Information is power, and you can’t get information if you don’t listen and ask good questions. Unfortunately, many negotiators prefer to talk. This session focuses on rapport-building techniques, listening skills, questioning abilities, and summarizing steps.  During this segment, participants will also learn how to open a conversation, sequence issues, adopt a persuasion strategy, and strategically divulge information.

Segment Modules
  • Understanding People Styles
  • Using Open-Ended Questions
  • Reflecting and Summarizing What Others Say
  • Harnessing the Power of Persuasion
  • Examining Persuasion Channels
  • Working to Split 200 Cents
  • Make a list of questions for your next negotiation.
  • Create an opening statement.


Session Four: The Negotiator’s Systems

Skilled negotiators leave little to chance.  They work methodically and document where they are in their negotiations.  In this part of the course, we will look at how to open conversations and frame discussions; the pros, cons, and idiosyncrasies of negotiating in person, on the telephone, and in writing; tactics for working through disagreements; how to make and monitor concessions, and documentation tips.

Segment Modules
  • Choosing the Right Communication Medium
  • Working Through Disagreements
  • Recognizing That “Yes” Doesn’t Always Equal Agreement
  • Avoiding the Pitfall of Hidden Assumptions
  • Making and Monitoring Concessions
  • Documenting Discussions
  • Comment on a case study.


Session Five: The Negotiator’s Tactics

Two negotiators can work together to prepare a strategy and yet get very different results when they sit at the negotiation table.  Why and what happens? Preparation is only part of the process.  Good negotiators understand that negotiation is fluid and the calculus of a discussion is constantly changing.  This session looks at over 20 negotiation tactics and when to use them.  The segment also addresses dirty tricks and how to respond to them, handling different kinds of decision making, saying “no,” and driving toward a close.

Segment Modules
  • Understanding Tactics and Tricks
  • Looking at How Managers Make Decisions
  • Learning to Say “No”
  • Using Closing Techniques 
  • Use at least two tactics in an upcoming negotiation.

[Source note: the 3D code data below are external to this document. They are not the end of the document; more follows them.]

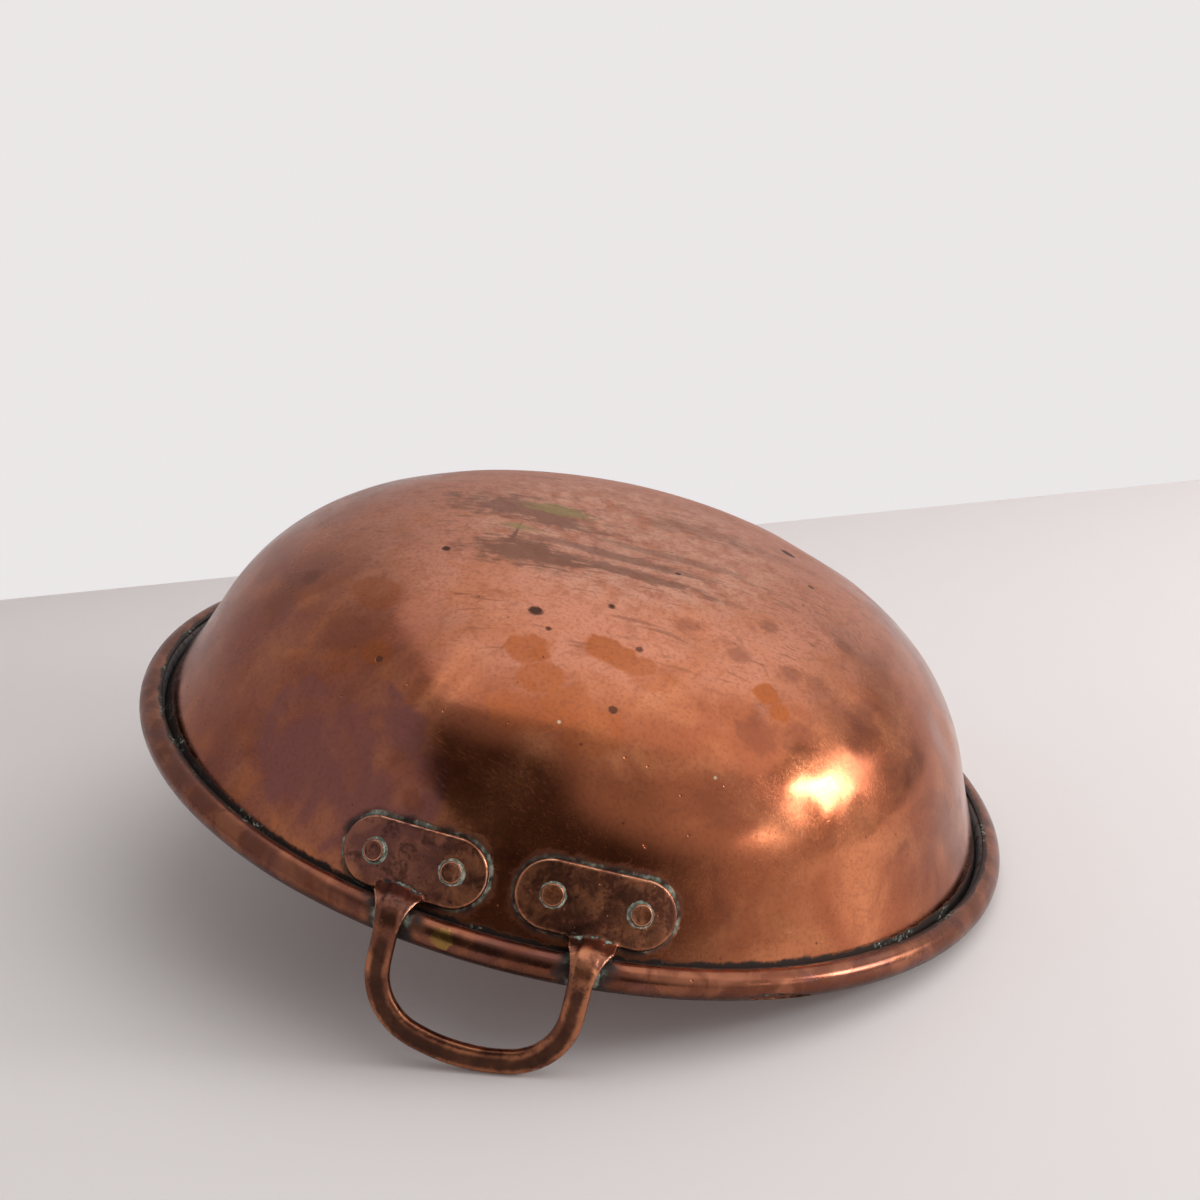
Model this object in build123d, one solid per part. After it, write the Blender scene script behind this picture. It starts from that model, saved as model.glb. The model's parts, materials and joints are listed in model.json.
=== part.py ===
from build123d import *
from typing import NamedTuple
import math
import os

# An old copper jam pan, upside down as it is set aside after use.
# The bowl is one raised copper sheet whose edge is rolled outwards round an iron wire. Two loop
# handles, each forged in one piece with two lugs, are held to the wall by two rivets a lug.
# The pan is drawn upright on its own axis first: the rim wire lies in the plane z = 0, the
# base is up, and the handles are at -X (near) and +X (far). It is then tipped about X until
# both loops and one side of the rim stand on the ground, with the origin on the ground below
# the middle of the rim. Lengths are in millimetres and angles in degrees.

# Rim: the centre circle of the wire, the sheet of the bowl and the roll of its edge
RIM_RADIUS = 190.0
SHEET = 1.8
WIRE_RADIUS = 4.5
WIRE_GAP = 0.05
ROLL_END = 118.0

# Wall and base: a conical wall, a shoulder, a crown and the flat that the pan stands on.
# A lean is measured from the pan's axis.
WALL_LEAN = 22.0
WALL_HEIGHT = 40.0
SHOULDER_RADIUS = 92.0
SHOULDER_LEAN = 62.5
CROWN_RADIUS = 190.0

# Place worn through the roll, where the wire shows: round the rim from +X, and round the wire
WORN_AROUND = -144.5
WORN_TURN = -35.0
WORN_LENGTH = 30.0
WORN_WIDTH = 6.0

# Lugs: pill-shaped plates bent to the wall
LUG_HEIGHT = 28.5
LUG_THICKNESS = 3.4
LUG_EDGE = 1.2
LUG_SEAT_GAP = 0.05

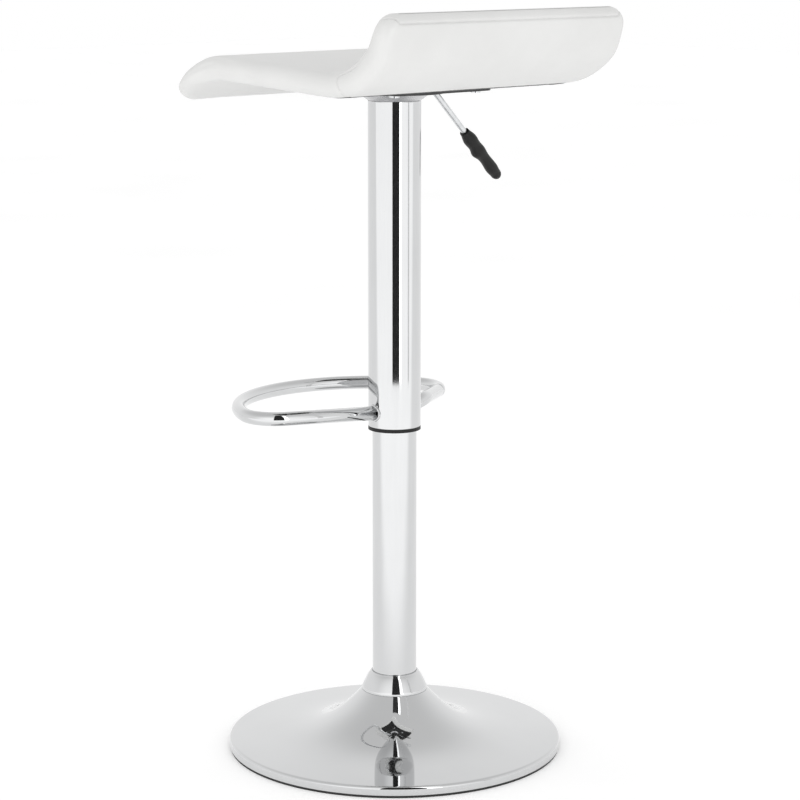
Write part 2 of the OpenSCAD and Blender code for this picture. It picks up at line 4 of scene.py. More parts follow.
import bmesh
import bpy
import numpy as np
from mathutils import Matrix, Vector


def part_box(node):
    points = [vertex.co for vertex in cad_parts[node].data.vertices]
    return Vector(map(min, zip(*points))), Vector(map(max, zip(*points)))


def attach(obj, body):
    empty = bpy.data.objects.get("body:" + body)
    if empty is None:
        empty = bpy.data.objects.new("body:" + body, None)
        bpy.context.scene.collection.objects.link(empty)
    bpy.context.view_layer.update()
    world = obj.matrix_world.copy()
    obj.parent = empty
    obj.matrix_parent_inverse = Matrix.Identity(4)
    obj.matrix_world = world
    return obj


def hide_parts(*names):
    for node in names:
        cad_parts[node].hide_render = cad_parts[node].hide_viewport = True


# The stool: lengths in metres, Z up, the floor at z = 0 and the column on the Z axis.
# The sitter faces -Y and the lever comes out at -X.
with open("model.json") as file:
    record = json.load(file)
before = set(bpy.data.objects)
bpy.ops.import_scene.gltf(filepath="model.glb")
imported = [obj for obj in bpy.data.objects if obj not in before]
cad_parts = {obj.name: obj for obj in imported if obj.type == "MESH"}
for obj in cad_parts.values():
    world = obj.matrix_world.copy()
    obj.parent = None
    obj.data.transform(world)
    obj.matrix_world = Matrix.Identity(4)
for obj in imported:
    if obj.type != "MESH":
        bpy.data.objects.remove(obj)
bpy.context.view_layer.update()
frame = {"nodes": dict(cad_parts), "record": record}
nodes = frame["nodes"]


def low(node):
    """The lowest corner of a CAD node."""
    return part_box(node)[0]


def high(node):
    """The highest corner of a CAD node."""
    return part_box(node)[1]


# ---------- camera ----------

VIEW_TURN = math.radians(135)
VIEW_PITCH = math.radians(10.7)
VIEW_DISTANCE = 2.8
VIEW_HEIGHT = 0.937
toward_camera = Vector((math.sin(VIEW_TURN), -math.cos(VIEW_TURN), 0))
camera_right = Vector((math.cos(VIEW_TURN), math.sin(VIEW_TURN), 0))

camera_data = bpy.data.cameras.new("camera")
camera_data.sensor_width = 36
camera_data.lens = 112.4
camera_data.shift_x = 0.0069
camera = bpy.data.objects.new("camera", camera_data)
camera.location = toward_camera * VIEW_DISTANCE + Vector((0, 0, VIEW_HEIGHT))
camera.rotation_euler = (math.pi / 2 - VIEW_PITCH, 0, VIEW_TURN)
bpy.context.scene.collection.objects.link(camera)
bpy.context.scene.camera = camera
bpy.context.scene.view_settings.view_transform = "Standard"


# ---------- material helpers ----------

def new_material(name):
    """A material with node access: (material, nodes, links, the Principled shader)."""
    material = bpy.data.materials.new(name)
    material.use_nodes = True
    tree = material.node_tree
    shader = tree.nodes["Principled BSDF"]
    return material, tree.nodes, tree.links, shader


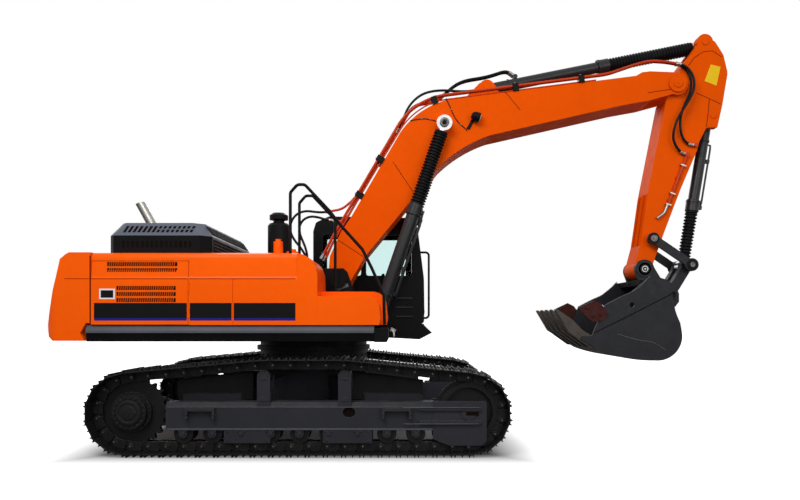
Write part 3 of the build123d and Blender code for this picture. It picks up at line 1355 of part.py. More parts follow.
# Bucket linkage
with BuildPart() as idler_links:
    for y_from, y_to in both_sides(IDLER_INNER, IDLER_OUTER):
        bar(IDLER_PIVOT, LINK_JOINT, (y_from, y_to), 55, 82, 88)
    for y_from, y_to in both_sides(BUCKET_CYLINDER[5] + CLEAR, IDLER_OUTER + 12):
        disc(LINK_JOINT, (y_from, y_to), SMALL_PIN_RADIUS)
    disc(IDLER_PIVOT, (-IDLER_OUTER - 1, IDLER_OUTER + 1), SMALL_PIN_RADIUS + FIT, Mode.SUBTRACT)
save(idler_links, "idler_links")

PUSH_INNER = 70
PUSH_OUTER = 190
with BuildPart() as push_link:
    for y_from, y_to in both_sides(PUSH_INNER, PUSH_OUTER):
        bar(LINK_JOINT, BUCKET_LINK, (y_from, y_to), 66, 90, 74)
    disc(BUCKET_LINK, (-PUSH_OUTER - 10, PUSH_OUTER + 10), 58)
    disc(LINK_JOINT, (-PUSH_OUTER - 1, PUSH_OUTER + 1), SMALL_PIN_RADIUS + FIT, Mode.SUBTRACT)
save(push_link, "push_link")

LIFT_EYE = (4249, 1827)
# Bucket: two side plates, a curved floor and back, and two pairs of ears
with BuildPart() as bucket:
    with BuildSketch(side(BUCKET_HALF)) as shell:
        with BuildLine():
            Polyline((4470, 2185), (4354, 2088), (4223, 1984), (4092, 1931), (3895, 1826), (3720, 1420), (3600, 1420))
            Polyline((3600, 1420), (3570, 1385), (3830, 1224))
            ThreePointArc((3830, 1224), (4180, 1128), (4550, 1099))
            ThreePointArc((4550, 1099), (4800, 1182), (4904, 1440))
            Polyline((4904, 1440), (4878, 1591), (4838, 1682), (4812, 1761), (4750, 2090), (4690, 2145), (4470, 2185))
        make_face()
    extrude(amount=2 * BUCKET_HALF)
    with BuildSketch(side(BUCKET_HALF - BUCKET_SKIN)) as hollow:
        with BuildLine():
            Polyline((4400, 2400), (4000, 2200), (3300, 1600), (3590, 1450), (3850, 1272))
            ThreePointArc((3850, 1272), (4190, 1170), (4550, 1140))
            ThreePointArc((4550, 1140), (4770, 1212), (4864, 1440))
            Polyline((4864, 1440), (4838, 1580), (4775, 1745), (4712, 2065), (4655, 2108), (4520, 2110), (4400, 2400))
        make_face()
    extrude(hollow.sketch, amount=2 * (BUCKET_HALF - BUCKET_SKIN), mode=Mode.SUBTRACT)
    for y_from, y_to in both_sides(EAR_INNER, EAR_OUTER):
        plate(
            [
                (4445, 2280), (4500, 2130), (4700, 2120), (4812, 1761), (4838, 1690), (4990, 1820), (5035, 1880),
                (5035, 1960), (5000, 2060), (4928, 2140), (4866, 2184), (4780, 2210), (4690, 2360),
            ],
            (y_from, y_to),
        )
        disc(BUCKET_PIVOT, (y_from, y_to), 130)
        disc(BUCKET_LINK, (y_from, y_to), 95)
    disc(BUCKET_PIVOT, (-EAR_OUTER - 12, EAR_OUTER + 12), PIN_RADIUS)
    disc(LIFT_EYE, (-BUCKET_HALF - 1, BUCKET_HALF + 1), 34, Mode.SUBTRACT)
save(bucket, "bucket")

TOOTH_TIP = (3252, 1765)
TOOTH_WIDTH = 115
with BuildPart() as bucket_teeth:
    for y in (-620, -310, 0, 310, 620):
        plate(
            [
                (3770, 1262), (3725, 1262), (3420, 1480), TOOTH_TIP, (3268, 1775), (3480, 1630), (3600, 1500),
                (3700, 1440), (3790, 1340),
            ],
            (y - TOOTH_WIDTH / 2, y + TOOTH_WIDTH / 2),
        )
    add(bucket.part, mode=Mode.SUBTRACT)
    remainder = [solid for solid in bucket_teeth.part.solids() if solid.volume < 100000]
    for solid in remainder:
        add(solid, mode=Mode.SUBTRACT)
save(bucket_teeth, "bucket_teeth")

CUTTER = ((3534, 1787), (3743, 1885), (3834, 1839), (3926, 1721), (3860, 1630), (3717, 1604), (3599, 1708))
with BuildPart() as side_cutters:
    for y_from, y_to in both_sides(BUCKET_HALF, BUCKET_HALF + 40):
        plate(CUTTER, (y_from, y_to))
save(side_cutters, "side_cutters")
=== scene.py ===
"""Looks of the crawler excavator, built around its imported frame.

Lengths are in metres. A point in spot() is in millimetres from the swing axis and the floor, as part.py gives
it, and a place in seen() or traced() is in the photograph's pixels.
"""

import json
import math

import bmesh
import bpy
from mathutils import Matrix, Vector
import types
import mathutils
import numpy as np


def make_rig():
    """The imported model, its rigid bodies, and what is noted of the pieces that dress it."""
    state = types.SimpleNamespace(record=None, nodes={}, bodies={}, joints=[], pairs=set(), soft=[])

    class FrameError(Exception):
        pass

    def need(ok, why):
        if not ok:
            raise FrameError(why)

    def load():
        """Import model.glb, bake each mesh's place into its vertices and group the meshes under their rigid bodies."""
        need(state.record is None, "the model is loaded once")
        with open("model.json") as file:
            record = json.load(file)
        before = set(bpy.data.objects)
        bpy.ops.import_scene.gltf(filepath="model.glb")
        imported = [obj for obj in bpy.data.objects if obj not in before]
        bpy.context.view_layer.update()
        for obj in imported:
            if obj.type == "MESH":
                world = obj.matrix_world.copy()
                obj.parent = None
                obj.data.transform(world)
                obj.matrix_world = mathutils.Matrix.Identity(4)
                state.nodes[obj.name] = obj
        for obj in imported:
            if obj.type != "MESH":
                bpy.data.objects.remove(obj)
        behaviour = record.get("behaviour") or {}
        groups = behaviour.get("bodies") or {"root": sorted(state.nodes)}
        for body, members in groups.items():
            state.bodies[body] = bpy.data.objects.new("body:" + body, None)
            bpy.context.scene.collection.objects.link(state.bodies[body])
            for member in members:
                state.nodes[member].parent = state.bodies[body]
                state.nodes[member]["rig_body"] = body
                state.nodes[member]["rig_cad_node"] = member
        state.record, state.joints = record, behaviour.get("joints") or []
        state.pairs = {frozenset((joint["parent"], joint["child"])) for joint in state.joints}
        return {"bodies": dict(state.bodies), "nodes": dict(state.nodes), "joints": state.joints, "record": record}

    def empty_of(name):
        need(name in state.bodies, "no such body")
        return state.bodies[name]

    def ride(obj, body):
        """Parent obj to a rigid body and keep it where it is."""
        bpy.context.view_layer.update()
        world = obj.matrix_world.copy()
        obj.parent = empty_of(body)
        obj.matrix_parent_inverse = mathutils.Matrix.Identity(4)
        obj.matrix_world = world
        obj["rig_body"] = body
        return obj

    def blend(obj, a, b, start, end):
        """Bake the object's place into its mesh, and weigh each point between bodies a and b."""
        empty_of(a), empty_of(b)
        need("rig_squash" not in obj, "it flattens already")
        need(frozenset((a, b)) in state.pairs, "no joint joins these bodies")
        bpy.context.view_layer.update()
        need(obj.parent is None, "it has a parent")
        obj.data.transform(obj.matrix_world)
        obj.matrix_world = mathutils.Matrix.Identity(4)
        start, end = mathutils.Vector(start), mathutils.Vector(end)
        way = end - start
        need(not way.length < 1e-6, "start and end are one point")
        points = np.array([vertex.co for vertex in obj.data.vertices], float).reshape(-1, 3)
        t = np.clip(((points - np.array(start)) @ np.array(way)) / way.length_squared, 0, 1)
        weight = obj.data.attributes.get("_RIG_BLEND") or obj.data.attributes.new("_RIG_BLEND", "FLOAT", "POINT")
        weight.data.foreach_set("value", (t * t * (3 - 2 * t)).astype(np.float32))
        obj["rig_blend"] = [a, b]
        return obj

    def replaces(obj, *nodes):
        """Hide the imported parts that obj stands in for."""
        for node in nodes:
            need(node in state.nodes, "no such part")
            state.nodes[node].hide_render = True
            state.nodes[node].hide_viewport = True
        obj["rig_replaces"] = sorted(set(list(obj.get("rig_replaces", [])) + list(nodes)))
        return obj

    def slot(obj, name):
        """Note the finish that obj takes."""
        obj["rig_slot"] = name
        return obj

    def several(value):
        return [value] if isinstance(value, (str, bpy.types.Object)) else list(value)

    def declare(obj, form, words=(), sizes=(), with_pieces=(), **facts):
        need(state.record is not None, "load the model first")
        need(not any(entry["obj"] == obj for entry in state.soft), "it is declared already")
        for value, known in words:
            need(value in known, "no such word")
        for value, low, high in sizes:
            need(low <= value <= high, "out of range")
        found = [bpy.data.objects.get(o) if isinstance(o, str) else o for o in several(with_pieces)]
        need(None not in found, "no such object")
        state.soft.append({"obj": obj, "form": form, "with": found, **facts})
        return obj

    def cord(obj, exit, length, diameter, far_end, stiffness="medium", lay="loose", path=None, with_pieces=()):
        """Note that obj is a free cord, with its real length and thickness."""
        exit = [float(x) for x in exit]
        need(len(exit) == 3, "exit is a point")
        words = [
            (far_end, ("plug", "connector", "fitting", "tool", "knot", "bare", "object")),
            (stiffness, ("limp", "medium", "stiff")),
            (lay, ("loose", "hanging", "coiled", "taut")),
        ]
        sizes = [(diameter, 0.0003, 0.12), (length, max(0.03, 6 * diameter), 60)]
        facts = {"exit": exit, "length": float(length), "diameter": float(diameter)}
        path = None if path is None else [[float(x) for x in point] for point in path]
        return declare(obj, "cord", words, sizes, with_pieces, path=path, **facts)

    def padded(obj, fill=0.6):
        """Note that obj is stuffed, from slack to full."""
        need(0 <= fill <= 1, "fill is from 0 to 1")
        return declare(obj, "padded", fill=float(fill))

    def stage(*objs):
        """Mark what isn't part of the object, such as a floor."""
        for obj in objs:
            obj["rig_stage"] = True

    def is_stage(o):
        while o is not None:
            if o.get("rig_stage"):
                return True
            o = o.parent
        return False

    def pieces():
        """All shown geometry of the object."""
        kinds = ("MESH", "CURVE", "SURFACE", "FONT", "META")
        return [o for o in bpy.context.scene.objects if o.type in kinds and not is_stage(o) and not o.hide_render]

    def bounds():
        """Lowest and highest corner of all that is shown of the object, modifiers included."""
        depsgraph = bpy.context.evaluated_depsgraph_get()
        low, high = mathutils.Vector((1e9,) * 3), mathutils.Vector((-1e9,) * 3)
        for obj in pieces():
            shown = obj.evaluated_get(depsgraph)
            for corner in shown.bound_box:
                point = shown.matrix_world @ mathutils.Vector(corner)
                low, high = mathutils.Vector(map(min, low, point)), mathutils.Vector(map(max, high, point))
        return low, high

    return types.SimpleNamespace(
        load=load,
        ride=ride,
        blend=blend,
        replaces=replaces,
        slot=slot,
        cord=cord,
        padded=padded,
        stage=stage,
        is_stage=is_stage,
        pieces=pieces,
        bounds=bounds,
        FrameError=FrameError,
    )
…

Session Six: The Negotiator’s Servicing Skills

Both parties signed the contract, and everything was fine.  Right?  Maybe, or maybe not.  Reaching an agreement is not the destination in negotiation.  This final segment focuses on servicing agreements, managing scope creep, and keeping the door open for renegotiation.  We will begin by reviewing the importance of agreeing to a course of action for addressing “surprises” before signing a deal.  Next, we will talk about common problems that occur and how to mitigate them.

Segment Modules
  • Laying the Foundation for Managing Issues Before a Contract Is Signed
  • Determining Service Milestones
  • Choosing a Schedule for Checking in with Clients
  • Managing Failures on Your End
  • Managing Failures of Theirs
  • Addressing Scope Creep

By the conclusion of this six-session program, participants should have a well-rounded understanding of how they can determine what they have and what they want, prepare for a negotiation, frame a discussion, work through disagreement, employ various tactics, and set up in an agreement in such a way that it works as intended after a deal is signed.